Written request
Extract every line of the material below and reproduce it faithfully.

Collected data
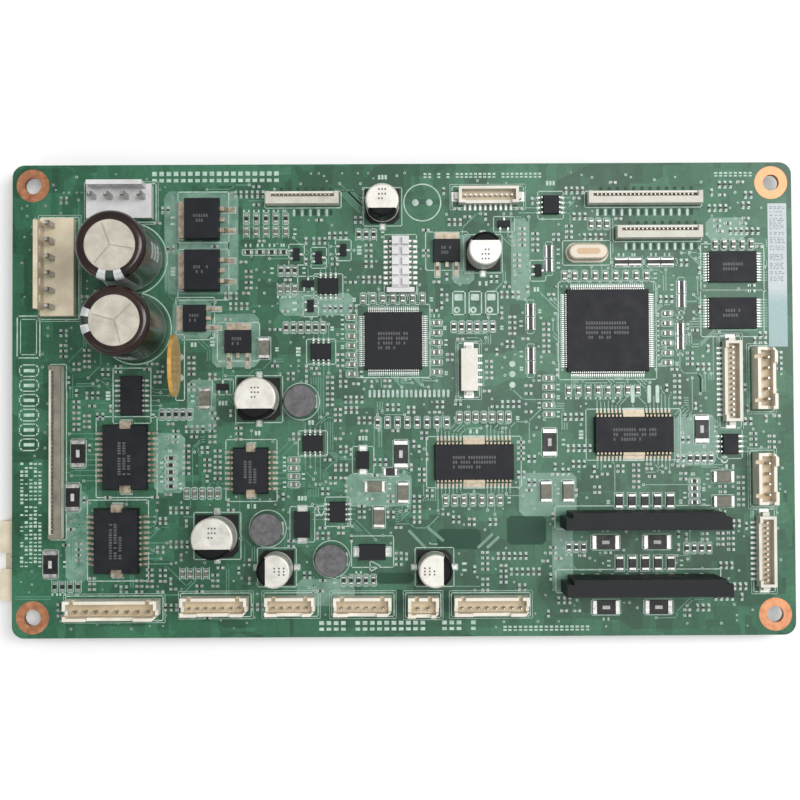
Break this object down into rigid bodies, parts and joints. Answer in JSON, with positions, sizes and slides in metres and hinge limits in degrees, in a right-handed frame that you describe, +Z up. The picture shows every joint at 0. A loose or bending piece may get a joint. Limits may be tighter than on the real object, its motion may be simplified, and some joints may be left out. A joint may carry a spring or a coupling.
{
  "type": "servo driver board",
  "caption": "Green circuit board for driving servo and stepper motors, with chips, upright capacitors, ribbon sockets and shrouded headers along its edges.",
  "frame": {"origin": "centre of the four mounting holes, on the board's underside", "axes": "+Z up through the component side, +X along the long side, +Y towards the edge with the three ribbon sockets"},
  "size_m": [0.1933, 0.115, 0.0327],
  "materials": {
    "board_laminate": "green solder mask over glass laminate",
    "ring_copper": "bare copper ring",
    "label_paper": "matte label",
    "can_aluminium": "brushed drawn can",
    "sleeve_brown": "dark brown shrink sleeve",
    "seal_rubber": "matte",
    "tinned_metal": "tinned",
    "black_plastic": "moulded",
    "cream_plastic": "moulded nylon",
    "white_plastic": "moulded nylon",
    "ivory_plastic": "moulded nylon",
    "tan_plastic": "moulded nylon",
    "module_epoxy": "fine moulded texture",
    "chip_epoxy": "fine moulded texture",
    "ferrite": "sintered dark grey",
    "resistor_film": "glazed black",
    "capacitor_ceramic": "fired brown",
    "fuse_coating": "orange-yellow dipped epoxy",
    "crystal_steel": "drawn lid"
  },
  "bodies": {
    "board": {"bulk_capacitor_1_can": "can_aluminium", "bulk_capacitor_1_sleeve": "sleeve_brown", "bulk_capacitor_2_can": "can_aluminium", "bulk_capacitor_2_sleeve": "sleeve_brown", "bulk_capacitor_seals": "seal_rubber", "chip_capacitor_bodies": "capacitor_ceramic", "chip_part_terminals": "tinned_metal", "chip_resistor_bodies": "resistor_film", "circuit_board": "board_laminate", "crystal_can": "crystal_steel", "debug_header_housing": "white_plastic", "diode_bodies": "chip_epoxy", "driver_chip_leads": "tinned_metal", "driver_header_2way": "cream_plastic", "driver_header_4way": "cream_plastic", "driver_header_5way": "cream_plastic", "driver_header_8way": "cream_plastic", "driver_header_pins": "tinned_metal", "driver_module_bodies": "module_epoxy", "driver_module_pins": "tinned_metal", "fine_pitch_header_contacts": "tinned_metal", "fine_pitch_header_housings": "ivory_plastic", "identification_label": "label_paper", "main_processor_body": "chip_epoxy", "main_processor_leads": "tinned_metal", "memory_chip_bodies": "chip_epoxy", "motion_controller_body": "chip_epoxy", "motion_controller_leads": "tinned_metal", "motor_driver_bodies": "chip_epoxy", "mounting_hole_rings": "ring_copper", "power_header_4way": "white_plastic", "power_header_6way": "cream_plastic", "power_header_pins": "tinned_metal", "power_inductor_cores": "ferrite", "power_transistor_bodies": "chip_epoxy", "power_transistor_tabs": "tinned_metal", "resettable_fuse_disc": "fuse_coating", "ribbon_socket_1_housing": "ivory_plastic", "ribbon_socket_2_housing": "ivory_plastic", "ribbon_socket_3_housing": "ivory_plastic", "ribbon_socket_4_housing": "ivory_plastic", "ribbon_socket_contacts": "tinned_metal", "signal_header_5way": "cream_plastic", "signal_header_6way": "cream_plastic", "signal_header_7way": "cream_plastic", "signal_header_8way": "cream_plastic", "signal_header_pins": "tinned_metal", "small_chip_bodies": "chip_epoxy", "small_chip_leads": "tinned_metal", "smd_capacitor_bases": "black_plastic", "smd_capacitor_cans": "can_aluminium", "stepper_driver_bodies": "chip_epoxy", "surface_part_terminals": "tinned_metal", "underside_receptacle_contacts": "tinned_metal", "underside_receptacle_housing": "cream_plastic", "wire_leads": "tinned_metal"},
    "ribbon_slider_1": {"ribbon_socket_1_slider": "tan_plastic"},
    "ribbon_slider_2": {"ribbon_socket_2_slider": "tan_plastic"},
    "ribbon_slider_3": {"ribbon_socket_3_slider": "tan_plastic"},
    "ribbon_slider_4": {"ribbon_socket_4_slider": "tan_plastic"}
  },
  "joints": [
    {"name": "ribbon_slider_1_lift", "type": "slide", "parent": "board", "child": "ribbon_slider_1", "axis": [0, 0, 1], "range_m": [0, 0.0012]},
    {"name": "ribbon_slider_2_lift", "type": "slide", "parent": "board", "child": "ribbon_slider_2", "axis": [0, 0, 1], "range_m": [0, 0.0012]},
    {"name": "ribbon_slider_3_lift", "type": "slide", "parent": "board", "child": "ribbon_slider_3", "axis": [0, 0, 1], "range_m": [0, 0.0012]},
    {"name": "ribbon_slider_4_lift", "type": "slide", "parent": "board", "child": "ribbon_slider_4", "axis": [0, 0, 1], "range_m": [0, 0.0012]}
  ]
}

Full solution
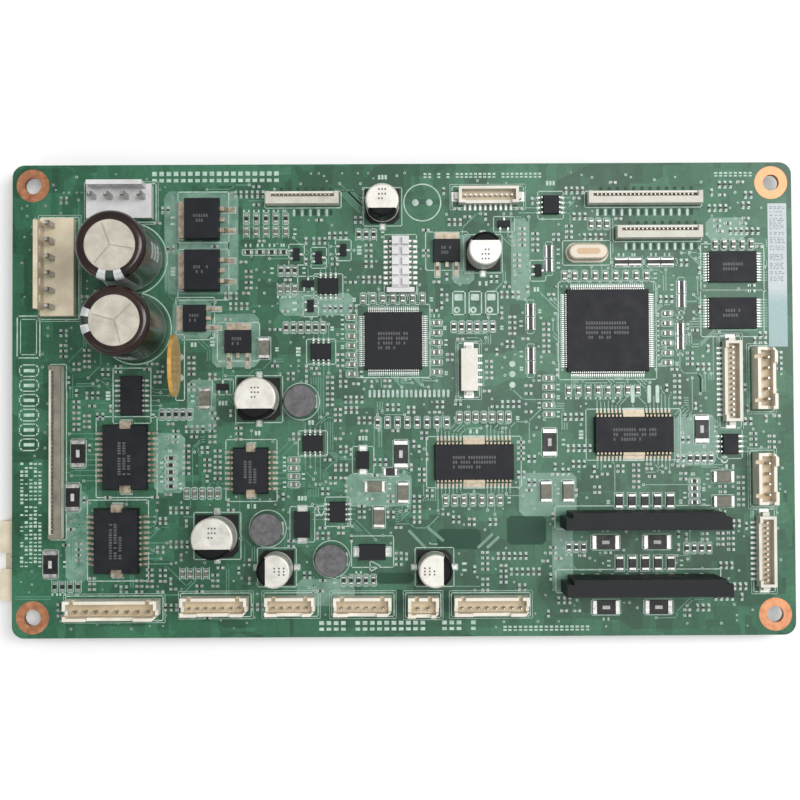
Break this object down into rigid bodies, parts and joints. Answer in JSON, with positions, sizes and slides in metres and hinge limits in degrees, in a right-handed frame that you describe, +Z up. The picture shows every joint at 0. A loose or bending piece may get a joint. Limits may be tighter than on the real object, its motion may be simplified, and some joints may be left out. A joint may carry a spring or a coupling.
{
  "type": "servo driver board",
  "caption": "Green circuit board for driving servo and stepper motors, with chips, upright capacitors, ribbon sockets and shrouded headers along its edges.",
  "frame": {"origin": "centre of the four mounting holes, on the board's underside", "axes": "+Z up through the component side, +X along the long side, +Y towards the edge with the three ribbon sockets"},
  "size_m": [0.1933, 0.115, 0.0327],
  "materials": {
    "board_laminate": "green solder mask over glass laminate",
    "ring_copper": "bare copper ring",
    "label_paper": "matte label",
    "can_aluminium": "brushed drawn can",
    "sleeve_brown": "dark brown shrink sleeve",
    "seal_rubber": "matte",
    "tinned_metal": "tinned",
    "black_plastic": "moulded",
    "cream_plastic": "moulded nylon",
    "white_plastic": "moulded nylon",
    "ivory_plastic": "moulded nylon",
    "tan_plastic": "moulded nylon",
    "module_epoxy": "fine moulded texture",
    "chip_epoxy": "fine moulded texture",
    "ferrite": "sintered dark grey",
    "resistor_film": "glazed black",
    "capacitor_ceramic": "fired brown",
    "fuse_coating": "orange-yellow dipped epoxy",
    "crystal_steel": "drawn lid"
  },
  "bodies": {
    "board": {"bulk_capacitor_1_can": "can_aluminium", "bulk_capacitor_1_sleeve": "sleeve_brown", "bulk_capacitor_2_can": "can_aluminium", "bulk_capacitor_2_sleeve": "sleeve_brown", "bulk_capacitor_seals": "seal_rubber", "chip_capacitor_bodies": "capacitor_ceramic", "chip_part_terminals": "tinned_metal", "chip_resistor_bodies": "resistor_film", "circuit_board": "board_laminate", "crystal_can": "crystal_steel", "debug_header_housing": "white_plastic", "diode_bodies": "chip_epoxy", "driver_chip_leads": "tinned_metal", "driver_header_2way": "cream_plastic", "driver_header_4way": "cream_plastic", "driver_header_5way": "cream_plastic", "driver_header_8way": "cream_plastic", "driver_header_pins": "tinned_metal", "driver_module_bodies": "module_epoxy", "driver_module_pins": "tinned_metal", "fine_pitch_header_contacts": "tinned_metal", "fine_pitch_header_housings": "ivory_plastic", "identification_label": "label_paper", "main_processor_body": "chip_epoxy", "main_processor_leads": "tinned_metal", "memory_chip_bodies": "chip_epoxy", "motion_controller_body": "chip_epoxy", "motion_controller_leads": "tinned_metal", "motor_driver_bodies": "chip_epoxy", "mounting_hole_rings": "ring_copper", "power_header_4way": "white_plastic", "power_header_6way": "cream_plastic", "power_header_pins": "tinned_metal", "power_inductor_cores": "ferrite", "power_transistor_bodies": "chip_epoxy", "power_transistor_tabs": "tinned_metal", "resettable_fuse_disc": "fuse_coating", "ribbon_socket_1_housing": "ivory_plastic", "ribbon_socket_2_housing": "ivory_plastic", "ribbon_socket_3_housing": "ivory_plastic", "ribbon_socket_4_housing": "ivory_plastic", "ribbon_socket_contacts": "tinned_metal", "signal_header_5way": "cream_plastic", "signal_header_6way": "cream_plastic", "signal_header_7way": "cream_plastic", "signal_header_8way": "cream_plastic", "signal_header_pins": "tinned_metal", "small_chip_bodies": "chip_epoxy", "small_chip_leads": "tinned_metal", "smd_capacitor_bases": "black_plastic", "smd_capacitor_cans": "can_aluminium", "stepper_driver_bodies": "chip_epoxy", "surface_part_terminals": "tinned_metal", "underside_receptacle_contacts": "tinned_metal", "underside_receptacle_housing": "cream_plastic", "wire_leads": "tinned_metal"},
    "ribbon_slider_1": {"ribbon_socket_1_slider": "tan_plastic"},
    "ribbon_slider_2": {"ribbon_socket_2_slider": "tan_plastic"},
    "ribbon_slider_3": {"ribbon_socket_3_slider": "tan_plastic"},
    "ribbon_slider_4": {"ribbon_socket_4_slider": "tan_plastic"}
  },
  "joints": [
    {"name": "ribbon_slider_1_lift", "type": "slide", "parent": "board", "child": "ribbon_slider_1", "axis": [0, 0, 1], "range_m": [0, 0.0012]},
    {"name": "ribbon_slider_2_lift", "type": "slide", "parent": "board", "child": "ribbon_slider_2", "axis": [0, 0, 1], "range_m": [0, 0.0012]},
    {"name": "ribbon_slider_3_lift", "type": "slide", "parent": "board", "child": "ribbon_slider_3", "axis": [0, 0, 1], "range_m": [0, 0.0012]},
    {"name": "ribbon_slider_4_lift", "type": "slide", "parent": "board", "child": "ribbon_slider_4", "axis": [0, 0, 1], "range_m": [0, 0.0012]}
  ]
}